Whartons, born through her extraordinary dexterity across a wide range of

genres, and their impact on our understanding of her career, are the focus of this

new study, revealing a bolder, more diverse, subversive and radical writer than

has long been supposed.

Reviews

“Laura Rattray expands our visions of Edith Wharton and, in doing so, makes Wharton’s life and authorship far more representative of women’s experience than previously understood. Edith Wharton and Genre is indispensable reading not only for Wharton scholars but also all those interested in women’s writing across genre.” (Myrto Drizou, Women's Studies, February 1, 2021)

“Laura Rattray’s meticulously researched and beautifully written study fully establishes not only Wharton’s amazing versatility as an author, but her virtuosity in genres as diverse as poetry, travel-writing, play-writing, design, life-writing, and literary theory. In lively prose, Edith Wharton and Genre also offers a more socially conscious and feminist Wharton, a woman who was often, as Rattray argues, a “trailblazer.” So, too, is Rattray, who has changed the way we will think of Edith Wharton.” (Julie Olin-Ammentorp, Professor of English, Le Moyne College, is the author of Edith Wharton, Willa Cather, and the Place of Culture and of Edith Wharton’s Writings from the Great War. She is a past president of the Edith Wharton Society)

“Edith Wharton and Genre offers a radical and radicalizing perspective on Wharton and American literary history. By making the author’s poetry, drama, autobiography, and—most impressively—literary theory the center of her inquiry, Laura Rattray reveals the creative and intellectual deliberateness of Wharton’s generic choices and their significance to the long nineteenth century.” (Susan Tomlinson, Associate Professor of English, University of Massachusetts Boston and Editor, Legacy: A Journal of American Women Writers)

“In Rattray’s hands, Edith Wharton is re-presented as a writer mastering a wide range of genres beyond the celebrated fiction.  Wharton’s achievements in poetry, drama, architecture and design, criticism, memoir, and travel writing emerge as sites for her most confident, radical experiments.  This game-changing book will lay to rest the image of the grand dame, showing Wharton to defy categorization and to be as “large” and full of “multitudes” as the Whitman she so admired.” (Emily J. Orlando, Professor of English at Fairfield University (USA) and author of Edith Wharton and the Visual Arts)

“Rattray’s volume shows that Wharton consistently rejected shortcuts across the multiple genres inwhich she wrote. The same might be said of Rattray’s scholarship. In an authoritative, critical voice based on careful research, Rattray transforms the successful lady novelist created, in part, out of gender and social biases into the experimental woman artist who embraces risks in both subject matter and presentation.” (Rita Bode, Professor of English Literature, Trent University, Canada)

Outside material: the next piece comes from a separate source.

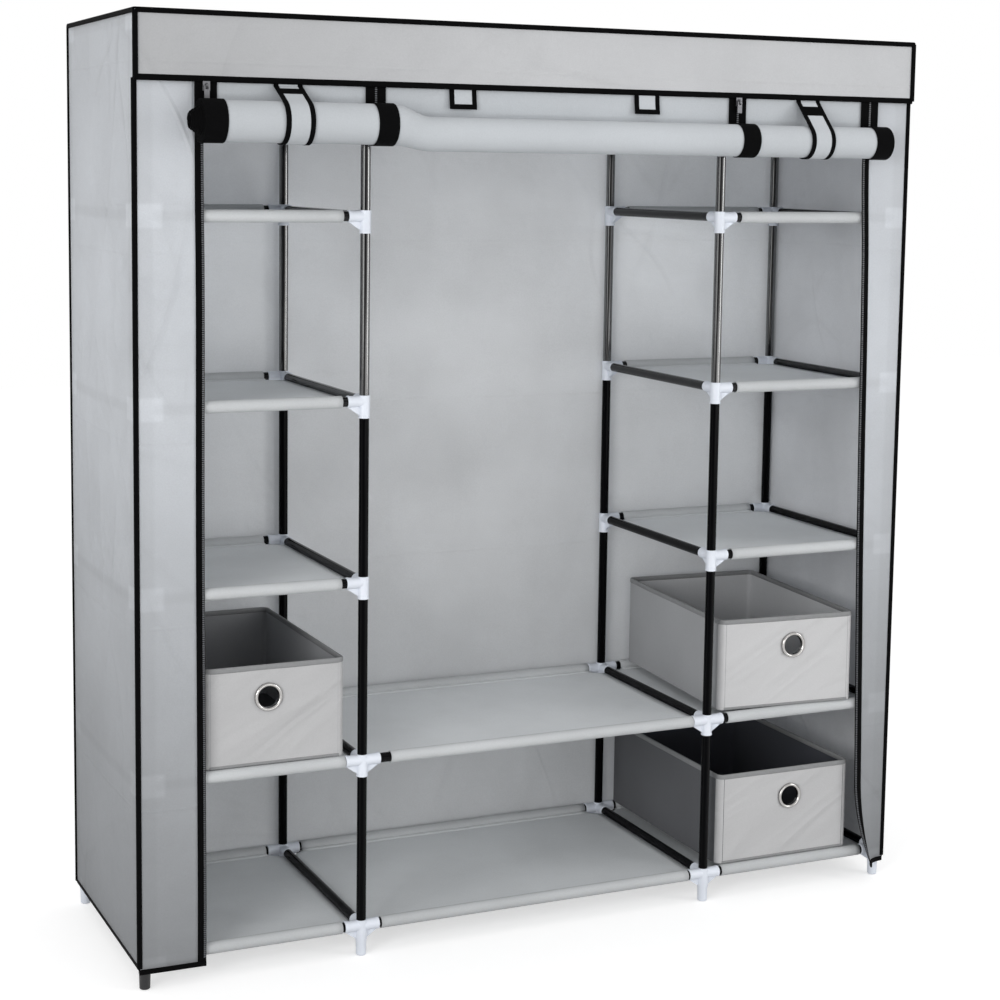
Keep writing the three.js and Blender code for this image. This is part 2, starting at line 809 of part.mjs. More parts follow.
function boxShell(plan) {
  const body = joined([
    boxPrism(plan, 0, plan.bottom, plan.top),
    boxPrism(plan, -rimProud, plan.top - rimHeight, plan.top),
  ]);
  const eye = { x: plan.eyeletX, z: plan.eyeletZ };
  const holeRadius = eyeletBore + eyeletWall + seatGap;
  const hole = rod('y', holeRadius, plan.front - overrun, plan.front + boxWall + overrun, eye, eyeletSides);
  return cutAway(body, [
    boxPrism(plan, boxWall, plan.bottom + boxFloor, plan.top + overrun),
    hole.applyMatrix4(plan.stance),
  ]);
}

// The eyelet grips the front wall between a rounded bead outside and a flat flange inside.
function eyelet(plan) {
  const grip = boxWall / 2 + seatGap;
  const barrel = eyeletBore + eyeletWall;
  const beadMiddle = (eyeletRadius + eyeletBore) / 2;
  const profile = [
    [barrel, grip],
    [eyeletRadius, grip],
    [eyeletRadius, grip + eyeletFlange],
    [eyeletBore, grip + eyeletFlange],
    [eyeletBore, -grip - eyeletBead / 2],
    [beadMiddle, -grip - eyeletBead],
    [eyeletRadius, -grip - eyeletBead / 2],
    [eyeletRadius, -grip],
    [barrel, -grip],
    [barrel, grip],
  ];
  const geometry = new THREE.LatheGeometry(profile.map(([r, y]) => new THREE.Vector2(r, y)), eyeletSides);
  geometry.translate(plan.eyeletX, plan.front + boxWall / 2, plan.eyeletZ);
  return toSolid(geometry.applyMatrix4(plan.stance));
}

function baseBoard(plan) {
  const floor = plan.bottom + boxFloor + seatGap;
  return toSolid(boxPrism(plan, boxWall + seatGap, floor, floor + boardThickness));
}

function addBoxes() {
  const boxes = [
    ['left', boxPlan(-1, 1, boxSetBack, 0)],
    ['right_upper', boxPlan(1, 1, upperBoxSetBack, upperBoxTurn)],
    ['right_lower', boxPlan(1, 0, boxSetBack, 0)],
  ];
  for (const [name, plan] of boxes) {
    addPiece(`storage_box_${name}`, 'boxCloth', boxShell(plan));
    addPiece(`box_eyelet_${name}`, 'chrome', eyelet(plan));
    addPiece(`box_base_board_${name}`, 'board', baseBoard(plan));
  }
}

addFrame();
addHangingRail();
addShelves();
addCover();
addDoor();
addBoxes();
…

“Laura Rattray places between the covers of a single book an original study of all Wharton’s work apart from her fiction. Her constantly interesting arguments make intriguing new connections between disparate material and she brilliantly demonstrates how the different genres in which Wharton wrote nourish and sustain each other. Wharton emerges as a far greater literary figure than most of her (often dismissive) critics have been willing to recognize.” (Virginia Ricard, Bordeaux Montaigne University)

“In this lively and superbly written survey of Edith Wharton’s writings in genres other than prose fiction, Rattray demonstrates the broad repertoire of a writer who was more than a novelist of manners. A welcome addition to Wharton scholarship, Rattray’s study gives us yet more reason to be in awe of Wharton’s breadth of knowledge and her indefatigable energy.” (Maureen E. Montgomery, Adjunct Associate Professor, University of Canterbury, New Zealand and author of Displaying Women: Spectacles of Leisure in Edith Wharton's New York)

Authors and Affiliations

  • University of Glasgow, Glasgow, UK

    Laura Rattray

About the author

Laura Rattray is Reader in American Literature at the University of Glasgow,

Scotland, and Director of its Centre for American Studies. Her work on Wharton

includes, as editor, Edith Wharton in Context (2012), The Unpublished Writings of

Edith Wharton (2009), Edith Wharton’s The Custom of the Country (2010), Summer

(2015) and, with Jennifer Haytock, The New Edith Wharton Studies (2019).